An estimated 5,000 people living in Alexandria are without access to healthcare. Without any assistance from the state, the struggle for many Alexandrians has potential to grow into a city-wide moral and financial crisis. In response, Mayor William Euille has established a Special Advisory Panel on the Health Care Needs of the Uninsured.
“The Virginia Assembly refused to address this, so now 270,000 Virginians are too poor for the Affordable Care act and too rich for Medicaid,” said Committee Chairman Dan Hawkins. “Many of these people are too poor to receive benefits .… Our task is to grapple with that in a feasible and affordable way.”
Tuesday, Feb. 3 in the City Council Workroom was the committee's second meeting. So far, the panel is the only one of its kind in Virginia dedicated to finding a local solution to the statewide lack of healthcare funding.
“We just started, and we’re struggling to define the problem,” Hawkins said, but everyone on the committee seems to agree, at least, that there is a problem. “There is a huge body of data that shows the poor lack access to care, they get sicker, and cost more to care for.”
Part of the frustrations encountered by the committee is that federal tax dollars go to support comprehensive healthcare programs in other states while Virginia has no such program. For Richard Merritt, a member of the panel, that means watching as people with the same level of poverty as many Alexandrians are treated across the Potomac in Maryland and Washington D.C.
For Hawkins, it’s more than a moral problem for the city, it is very quickly becoming an economic one.
“When folks don’t get access to care, like regular checkups or screenings, they end up costing more money in the emergency room,” said Hawkins, quoting a 1972 oil filter advertisement “’You can pay me now, or you can pay me later.’”
As the group begins to look for solutions to the uninsured crisis, one of the main challenges will be strict resource limitations. With the city anticipating a budget shortfall to work around, Hawkins is uncertain about the City Council’s potential willingness to fund a new program. But sooner or later, Hawkins says, it’s a cost the city is going to face. According to Hawkins, the longer it takes to address that, the more costly it will be.
One of the panel specialists, Mary Anne Weber, said one of the other problems the committee is likely to face is a lack of medical care available, particularly for those suffering from mental health issues.

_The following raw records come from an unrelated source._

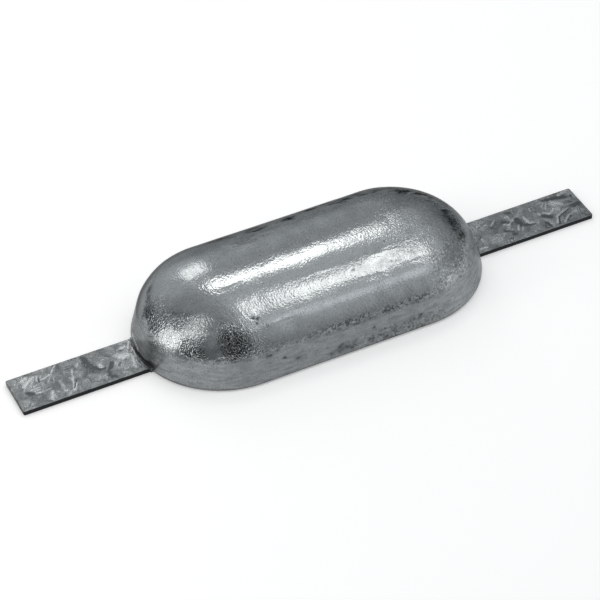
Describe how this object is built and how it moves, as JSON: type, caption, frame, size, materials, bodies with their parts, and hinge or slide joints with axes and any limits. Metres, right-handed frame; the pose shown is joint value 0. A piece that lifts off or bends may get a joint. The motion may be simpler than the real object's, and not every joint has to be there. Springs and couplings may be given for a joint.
{
  "type": "sacrificial anode",
  "caption": "Weld-on hull anode: a round-ended, domed zinc casting poured round a flat galvanised steel strap whose bare ends are welded to the ship's plating.",
  "frame": {"origin": "middle of the flat back, on the plane that meets the hull", "axes": "+X along the strap, +Y across the body, +Z out from the hull through the top of the dome"},
  "size_m": [0.51, 0.15, 0.06],
  "materials": {
    "zinc": "as-cast zinc skin, rough and half glossy, matt on the skirt",
    "galvanised_steel": "hot-dip galvanised with feathery spangle, dark sheared edges"
  },
  "bodies": {
    "root": {"cast_body": "zinc", "steel_strap": "galvanised_steel"}
  },
  "joints": []
}
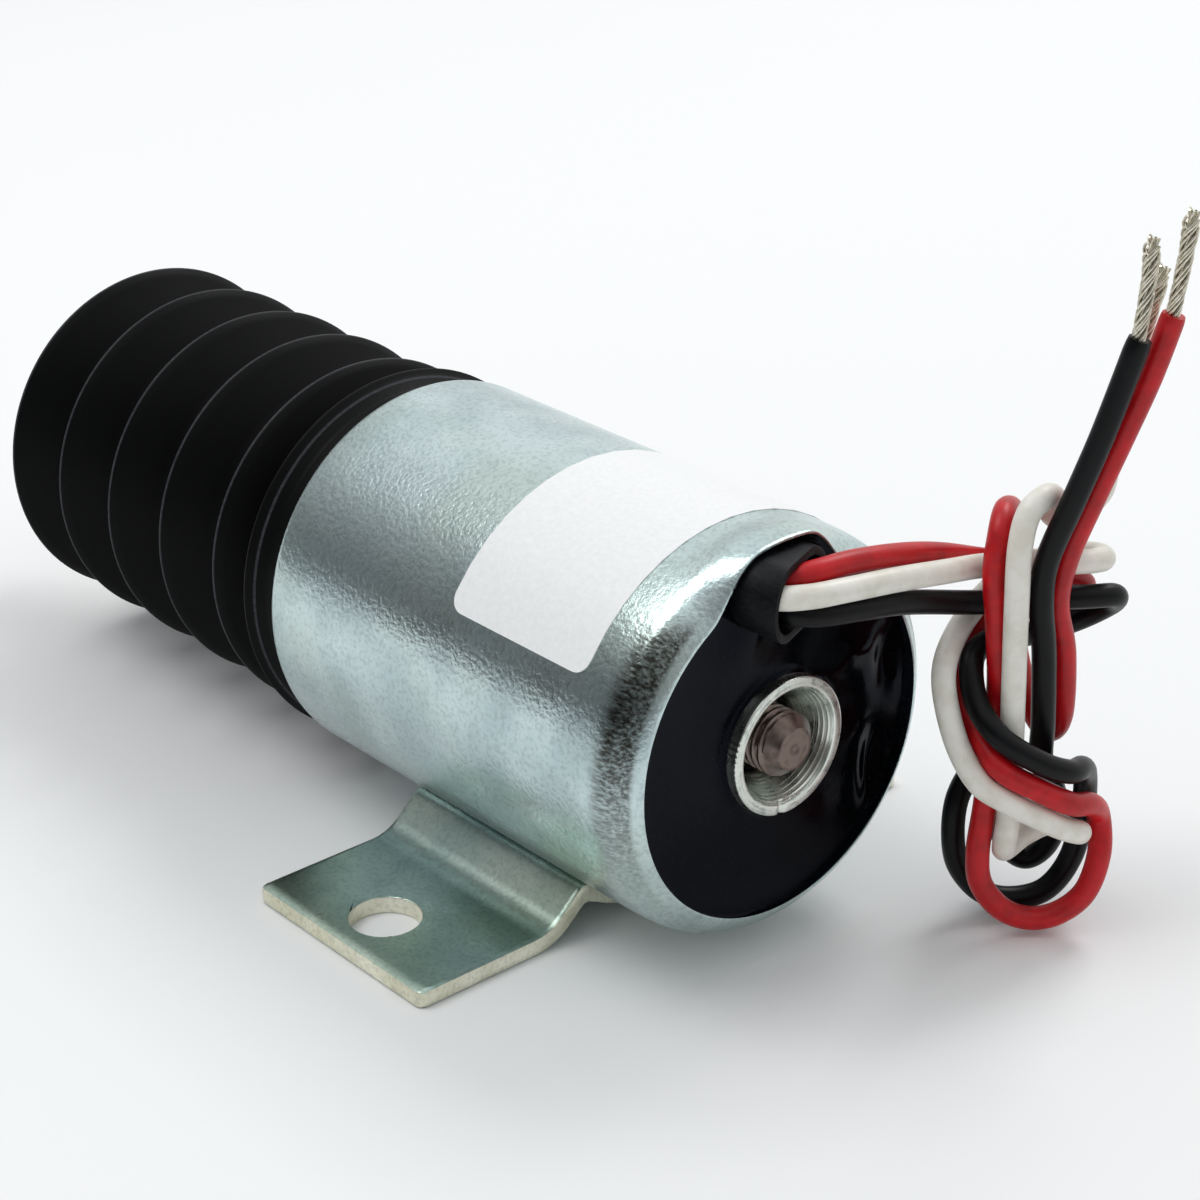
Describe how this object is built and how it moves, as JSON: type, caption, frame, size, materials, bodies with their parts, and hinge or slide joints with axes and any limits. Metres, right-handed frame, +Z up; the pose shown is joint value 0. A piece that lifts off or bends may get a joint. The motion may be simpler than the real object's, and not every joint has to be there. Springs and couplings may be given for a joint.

“There are not enough hospital beds in communities, and these people shouldn’t have to be shipped off to state institutions,” said Weber. “All of the data we have says people recover better in their own communities.”
Basim Khan, the interim executive director and medical director for Neighborhood Health, formerly Alexandria Neighborhood Health Services Inc., said another major problem the group will have to contend with is a lack of specialty care. Finding specialty care for many chronic diseases can already be difficult. For those without insurance, it can be almost impossible.
“Patients without insurance will have to go to the University of Virginia or Richmond for specialty care,” said Khan. “For people working daily, that’s a big cost.”
Merritt, former chair of the Alexandria Public Health Advisory Commission, said the first step in helping to secure resources to combat the lack of healthcare is dispelling the untrue assumptions about Alexandria’s uninsured.
“There are myths about who the uninsured are,” said Merritt, primarily that those who are uninsured are also unemployed. “Seventy percent of people who are uninsured are working either part or full time and their employer either can’t or won’t provide them health care benefits.”
The second myth, Merritt said, is that Alexandria’s “strong safety net” will take care of those with medical issues who don’t have insurance.
“We do have a strong safety net,” said Merritt, “but that doesn’t provide at all for primary or specialty care.”
After the panel argues for whatever resources they can get from the city, Hawkins says they’ll be put in the uncomfortable position of establishing priorities within the uninsured community.
“We’ll take those at highest risk, namely with more than one disease, and we’ll look for the highest number of chronic conditions,” said Hawkins, noting that diabetes and high blood pressure can often be accompanied by depression, and vice versa. Weber added that depression medicine can sometimes directly lead to diabetes or high blood pressure.
But there is also a careful balance the group will have to strike in its prioritization. The group will also have to provide some level of regular care to those at low risk in the community to keep them from becoming high risk patients.
A few programs already exist in Virginia to help those in need of medical attention. One, the Governor’s Access Plan (GAP), is a pilot project for those suffering from serious mental illnesses that gets health care access to those who don’t otherwise qualify for Medicaid. To receive GAP benefits, an adult citizen must be between 21 and 64 with no health insurance, a household below 100 percent of federal poverty level ($11,670 per year for a single adult) who is no longer residing in a long term care, mental health, or penal facility. Applicants must also go through a screening process to meet the criteria for serious mental illnesses.
Enroll Virginia also helps local citizens discover if they qualify for healthcare coverage and, if they don’t, where they can go for treatment. Enroll Virginia assists all uninsured individuals enroll in affordable health insurance programs for free and provides in-person assistance with enrollment at businesses and community organizations. The deadline for special enrollment to receive tax credits is Feb. 15.